How Long Does It Take to Build a Custom Home in North Carolina?

This is one of the first questions almost every client asks, and it's a good one. The honest answer is that it depends on several factors specific to your project, your location, and your builder. But you don't have to go in blind. Here's a realistic breakdown of what the timeline actually looks like for a custom home in the Charlotte area and across North Carolina.

How Long Does the Design Phase Take?

Typically 2 to 6 months, depending on complexity.

Before a single board gets cut, you need a complete set of construction documents. That means working with an architect or designer to develop your floor plan, elevations, structural drawings, and any engineered details specific to your site.

For a straightforward custom home, this process can move in as little as 8 to 10 weeks if you're decisive and your designer has capacity. For larger or more architecturally complex homes, plan for 4 to 6 months.

Passive house projects require additional energy modeling through tools like the Passive House Planning Package (PHPP) before construction documents are finalized. Getting the design right the first time is worth the extra weeks. Changes that happen on paper cost almost nothing. Changes that happen during framing cost real money.

How Long Does Permitting Take in the Charlotte Area?

Plan for 4 to 12 weeks depending on the jurisdiction.

Permitting timelines vary significantly across the Charlotte metro. Union County, where Parksdale is based, runs through the Union County Planning and Development office and typically has its own timeline distinct from Charlotte proper.

Under NC General Statute Chapter 153A, local governments are required to act on building permit applications within a defined period, but the practical reality is that timelines vary. Ask your builder specifically what permit timelines look like in your jurisdiction right now.

How Long Does Construction Take?

Typically 10 to 14 months for a custom home in the Charlotte area.

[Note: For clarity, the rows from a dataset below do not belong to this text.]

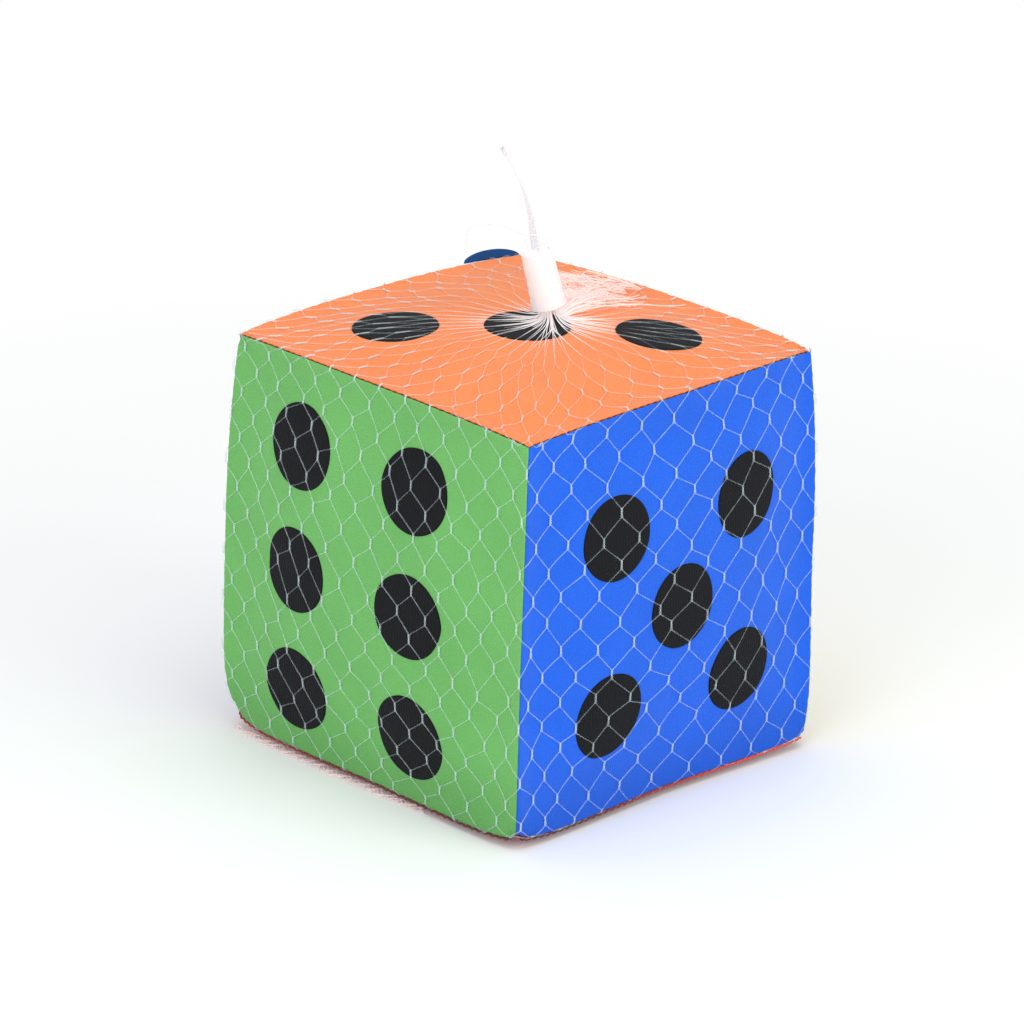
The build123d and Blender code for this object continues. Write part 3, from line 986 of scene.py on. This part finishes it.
# The cut ends of the bunch, level with the sleeve's top and a little uneven
bunch = np.random.default_rng(8)
BUNCHED = 84
BUNCHED_R = 0.42 * MM
spots = np.sqrt(bunch.uniform(0, 1, BUNCHED)) * (SLEEVE_TOP_R - SLEEVE_WALL - 0.35 * MM)
heading = bunch.uniform(0, tau, BUNCHED)
tops = SLEEVE_END + bunch.uniform(-0.3, 0.45, BUNCHED) * MM
climb = np.linspace(0, 1, 8)
heights = (SLEEVE_START + 2.5 * MM) + (tops[:, None] - SLEEVE_START - 2.5 * MM) * climb
twist = heading[:, None] + 0.9 * climb
paths = on_axis(heights, spots[:, None] * (0.8 + 0.2 * climb), twist)
made = tubes(paths, LEAN_X, BUNCHED_R)
# Painted glow: the bunched ends give off a faint light of their own.
bunched_plastic = net_plastic("bunched_plastic", (0.95, 0.92, 0.94), 0.9, 1.2, glow=0.2)
bundle("bunched_ends", [with_weld(made, 0.6)], bunched_plastic, ["net_ends"], body="closure")

# ---- Hang strip and stray strands, from the middle of the closure's top, in its upright leaning plane ----

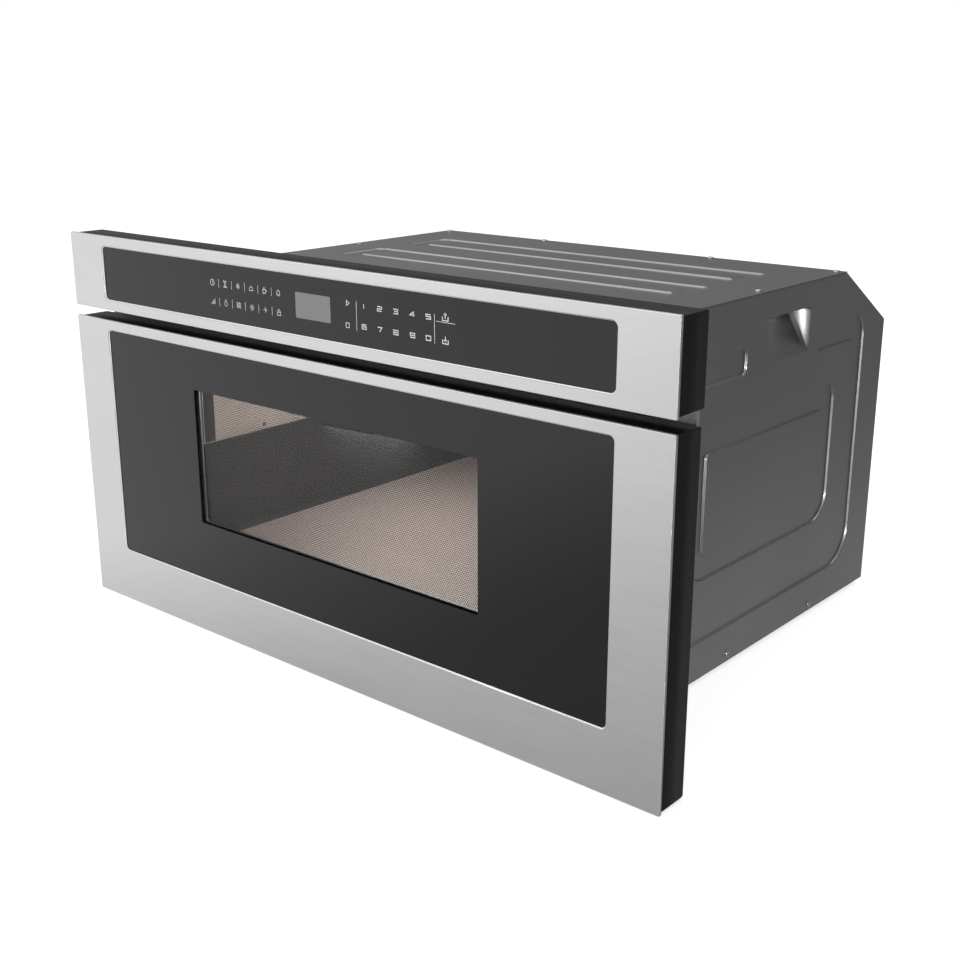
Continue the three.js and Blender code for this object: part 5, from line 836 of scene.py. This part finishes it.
@dataclass
class TouchPanel:
    """Printed marks of the touch panel: digits, dividers and plain key symbols.

    Places on the panel are in millimetres.
    """

    body: str
    ink_height: float = mm(0.06)
    rows: Point = (375.3, 357.3)
    digit_columns: tuple[float, ...] = (58.0, 77.2, 96.2, 115.7, 134.0)
    digit_size: Point = (mm(5.2), mm(3.8))
    digit_line: float = mm(0.9)
    symbol_start: float = -148.0
    symbol_pitch: float = 19.0
    symbols_in_row: int = 6
    symbol_size: Point = (mm(6.4), mm(6.4))
    symbol_line: float = mm(0.6)
    start_key: Point = (38.0, 376.0)
    stop_key: Point = (37.5, 356.3)
    start_size: Point = (mm(5), mm(5))
    start_line: float = mm(0.7)
    tray_keys: tuple[Point, Point] = ((153.0, 377.3), (153.0, 358.0))
    tray_size: Point = (mm(6.2), mm(6.2))
    tray_line: float = mm(0.9)
    upright_dividers: tuple[tuple[float, float, float], ...] = ((48.9, 352.7, 379.0), (141.0, 353.7, 378.3))
    upright_line: float = mm(0.5)
    tray_divider: tuple[float, float, float] = (142.7, 163.7, 372.7)
    divider_reach: float = 4.0
    divider_line: float = mm(0.45)

    GLYPHS = {
        "1": [[(0.5, 0), (0.5, 1)]],
        "2": [[(0, 1), (1, 1), (1, 0.5), (0, 0.5), (0, 0), (1, 0)]],
        "3": [[(0, 1), (1, 1), (1, 0), (0, 0)], [(0.2, 0.5), (1, 0.5)]],
        "4": [[(0.78, 0), (0.78, 1), (0, 0.3), (1.05, 0.3)]],
        "5": [[(1, 1), (0, 1), (0, 0.54), (1, 0.54), (1, 0), (0, 0)]],
        "6": [[(1, 1), (0, 1), (0, 0), (1, 0), (1, 0.52), (0, 0.52)]],
        "7": [[(0, 1), (1, 1), (0.45, 0)]],
        "8": [[(0, 0.5), (0, 1), (1, 1), (1, 0), (0, 0), (0, 0.5), (1, 0.5)]],
        "9": [[(0, 0), (1, 0), (1, 1), (0, 1), (0, 0.48), (1, 0.48)]],
        "0": [[(0, 0.5), (0, 0), (1, 0), (1, 1), (0, 1), (0, 0.5)]],
    }
    START = [[(0.2, 0.05), (0.2, 0.95), (0.9, 0.5), (0.2, 0.05)]]
    STOP = [[(0.1, 0.1), (0.9, 0.1), (0.9, 0.9), (0.1, 0.9), (0.1, 0.1)]]
    TRAY = [[(0.0, 0.55), (0.0, 0.0), (1.0, 0.0), (1.0, 0.55)]]
    ARROW_OUT = [[(0.5, 0.25), (0.5, 1.0)], [(0.26, 0.74), (0.5, 1.0), (0.74, 0.74)]]
    ARROW_IN = [[(0.5, 1.0), (0.5, 0.28)], [(0.26, 0.54), (0.5, 0.28), (0.74, 0.54)]]

    @cached_property
    def face(self) -> float:
        """Gives the level of the ink's foot, a hair off the glass."""
        return Box.of("fascia_glass").low.y - mm(0.01)

    def mark(self, make: MeshMaker, path: Stroke, width: float) -> None:
        """Adds one inked stroke.

        Args:
            make: The maker of the marks' mesh.
            path: The stroke's middle line, in the panel's plane.
            width: The stroke's width.
        """
        levels = (self.face, self.face - self.ink_height)
        closed = len(path) > 3 and math.dist(path[0], path[-1]) < WELD
        left, right = ribbon(path[:-1] if closed else path, width, closed)
        if closed:
            rings = [make.loop(edge, level) for level in levels for edge in (left, right)]
            for one, two in ((0, 1), (2, 3), (0, 2), (1, 3)):
                make.bridge(rings[one], rings[two], smooth=False)
            return
        outline, count = [*left, *reversed(right)], len(left)
        low, high = [make.loop(outline, level) for level in levels]
        for loop in (low, high):
            for i in range(count - 1):
                make.face([loop[i], loop[i + 1], loop[2 * count - 2 - i], loop[2 * count - 1 - i]])
        make.bridge(low, high, smooth=False)

    def dividers(self) -> list[tuple[Point, Point, float]]:
        """Gives the lines between the keys.

        Returns:
            Each line's two ends and its width.
        """
        lines = [((u, foot), (u, top), self.upright_line) for u, foot, top in self.upright_dividers]
        start, end, v = self.tray_divider
        lines.append(((start, v), (end, v), self.divider_line))
        for row in self.rows:
            for i in range(self.symbols_in_row - 1):
                u = self.symbol_start + (i + 0.5) * self.symbol_pitch
                foot, top = row - self.divider_reach, row + self.divider_reach
                lines.append(((u, foot), (u, top), self.divider_line))
        return lines

    def signs(self) -> list[Sign]:
        """Gives the signs of all keys but the digits.

        Returns:
            The signs, the cooking keys' first.
        """
        signs = []
        for index, symbol in enumerate(key_symbols()):
            row, column = divmod(index, self.symbols_in_row)
            middle = (self.symbol_start + column * self.symbol_pitch, self.rows[row])
            signs.append(Sign(symbol, middle, self.symbol_size, self.symbol_line))
        for strokes, middle in ((self.START, self.start_key), (self.STOP, self.stop_key)):
            signs.append(Sign(strokes, middle, self.start_size, self.start_line))
        for arrow, middle in zip((self.ARROW_OUT, self.ARROW_IN), self.tray_keys):
            signs.append(Sign(self.TRAY + arrow, middle, self.tray_size, self.tray_line))
        return signs

    def print_signs(self, name: str, signs: Iterable[Sign]) -> None:
        """Builds a group of signs as one printed piece.

        Args:
            name: The piece's name.
            signs: The signs.
        """
        make = MeshMaker(Plane.FRONT)
        for sign in signs:
            (across, up), (width, height) = sign.middle, sign.size
            for path in sign.strokes:
                spots = [(mm(across) + (u - 0.5) * width, mm(up) + (v - 0.5) * height) for u, v in path]
                self.mark(make, spots, sign.line)
        add_piece(make.build(name, [PRINTED_INK]), self.body, "brushed_steel")

    def build(self) -> None:
        """Builds the marks on the fascia's glass as one printed piece for each group."""
        digits = []
        for index, strokes in enumerate(self.GLYPHS.values()):
            row, column = divmod(index, len(self.digit_columns))
            middle = (self.digit_columns[column], self.rows[row])
            digits.append(Sign(strokes, middle, self.digit_size, self.digit_line))
        self.print_signs("key_digits", digits)
        make = MeshMaker(Plane.FRONT)
        for one, two, width in self.dividers():
            self.mark(make, [(mm(u), mm(v)) for u, v in (one, two)], width)
        add_piece(make.build("key_dividers", [PRINTED_INK]), self.body, "brushed_steel")
        self.print_signs("key_symbols", self.signs())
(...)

Site work and foundation: 4 to 8 weeks. Framing: 4 to 8 weeks. Rough mechanicals: 4 to 6 weeks. Insulation and air sealing: 1 to 3 weeks. Drywall: 2 to 3 weeks. Interior finishes: 8 to 16 weeks. Exterior finishes and landscaping: 4 to 8 weeks. Final inspections and punch list: 2 to 4 weeks.

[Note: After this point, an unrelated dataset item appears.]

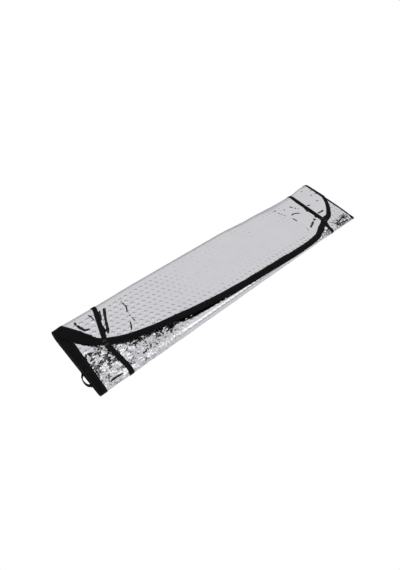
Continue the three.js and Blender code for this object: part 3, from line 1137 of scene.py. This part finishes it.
class Graph:
    """Node tree of one material or world."""

    def __init__(self, tree: bpy.types.NodeTree) -> None:
        """Start from an empty tree."""
        self.tree = tree
        tree.nodes.clear()

    def node(
        self,
        kind: str,
        settings: dict[str, object] | None = None,
        *inputs: "Wire | float | tuple[float, ...] | None",
        out: int | str = 0,
        **named: "Wire | float | tuple[float, ...]",
    ) -> Wire:
        """Add a node.

        Args:
            kind: Blender's name for the node's type.
            settings: Its properties.
            *inputs: Values or wires for its sockets, in order; None leaves one as it is.
            out: Output to give back.
            **named: Values or wires for sockets by name, with _ for a space.

        Returns:
            The chosen output.
        """
        made = self.tree.nodes.new(kind)
        for key, value in (settings or {}).items():
            setattr(made, key, value)
        pairs = [(made.inputs[k], value) for k, value in enumerate(inputs) if value is not None]
        pairs += [(made.inputs[key.replace("_", " ")], value) for key, value in named.items()]
        for socket, value in pairs:
            if isinstance(value, Wire):
                self.tree.links.new(value.socket, socket)
            else:
                socket.default_value = value
        return Wire(self, made.outputs[out] if made.outputs else None)

    def split(self, vector: Wire) -> tuple[Wire, Wire, Wire]:
        """The three parts of a vector."""
        first = self.node("ShaderNodeSeparateXYZ", {}, vector)
        return tuple(Wire(self, first.socket.node.outputs[k]) for k in range(3))

    def cloth(self) -> tuple[Wire, Wire, Wire]:
        """Place on the flat cloth in metres: the vector, along and across."""
        vector = self.node("ShaderNodeUVMap", {"uv_map": "cloth"})
        along, across, _ = self.split(vector)
        return vector, along, across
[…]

The NC Department of Insurance Engineering and Building Codes division oversees the final inspection process. A blower door test, which measures the airtightness of the completed home, is something Parksdale performs on every project at this stage.

What Can Cause Delays?

Design changes during construction are the single most common and expensive source of delays. Every change after framing begins has a ripple effect on scheduling, materials, and subcontractor availability. Get the design fully resolved before breaking ground.

Material lead times, subcontractor scheduling in a competitive market, and extended wet weather periods are the other main culprits. A builder who doesn't track lead times carefully will find out a window is on a 14-week backorder after the opening is already framed.

So What's the Total Timeline?

For a well-run custom home project in the Charlotte area, here's a realistic end-to-end range:

Design and documentation: 2 to 6 months. Permitting: 1 to 3 months. Construction: 10 to 14 months. Total: 13 to 23 months from first design meeting to move-in.

For clients who come to us with a lot of decisions already made and a site ready to go, we've moved through this faster. For complex projects with extensive custom details, plan for the longer end.